Votre présentation de Harlem est celle d’un quartier sympathique qui ne correspond pas à l’image que l’on a du ghetto.
C’est parce que ce quartier est sympathique ! Il est vrai qu’il a été rénové, avec des maisons de plus en plus reprises par des gens qui viennent de Manhattan. C’est nettement plus agréable et calme qu’en bas de la ville ! J’ai trouvé une unité de ton avec l’Afrique et ai donc voulu respecter cette ambiance de village africain. En tout cas pas le New York vu au cinéma.
Quelle réception votre film a-t-il eu dans les communautés noires de New York ?

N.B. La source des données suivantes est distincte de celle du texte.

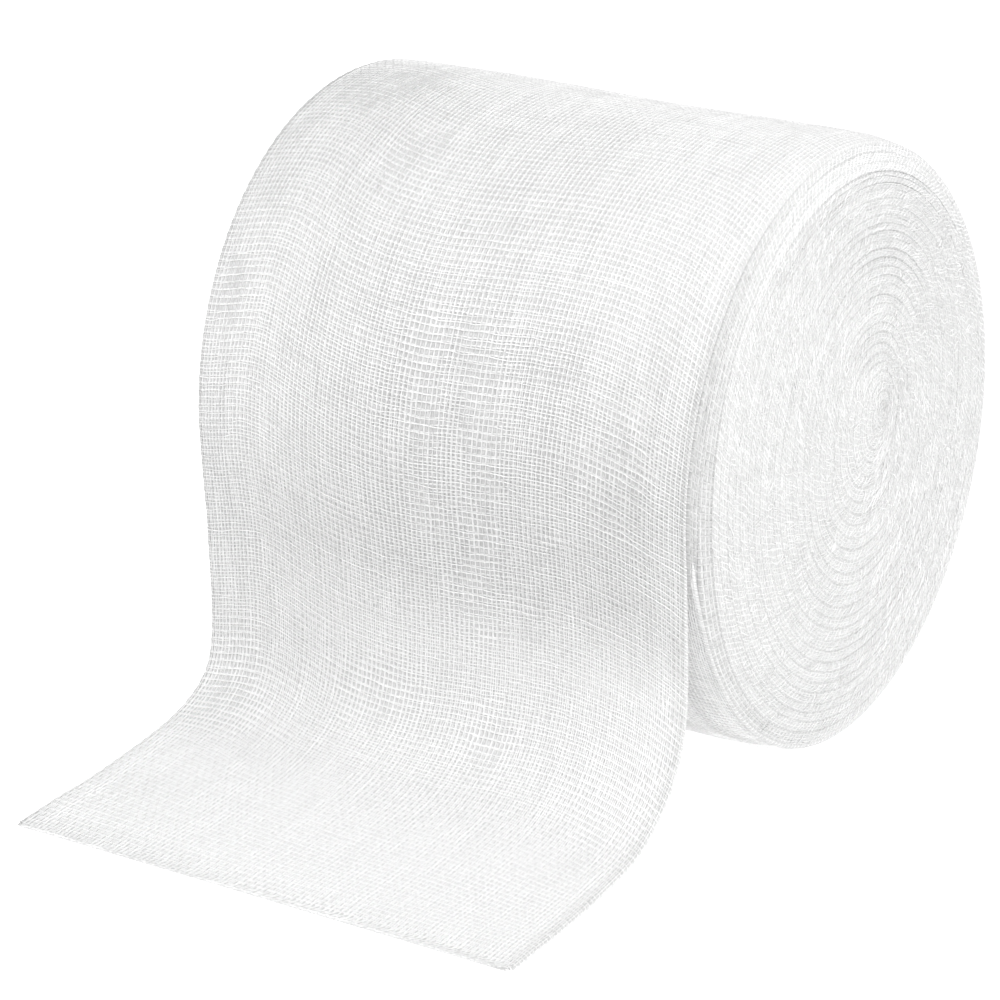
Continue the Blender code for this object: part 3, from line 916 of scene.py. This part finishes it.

Je l’ai passé à l’Apollo Theater, en plein centre d’Harlem, avec une entrée libre. On s’est retrouvé avec 1000 personnes ! Les Africains n’ont pas de retenue, comme à l’habitude, et s’y sont reconnus. Les Afro-américains ont conservé leur réserve, mais le film a très bien tourné dans le circuit des festivals de cinéma africain. Une sortie en salles est prévue courant 2002.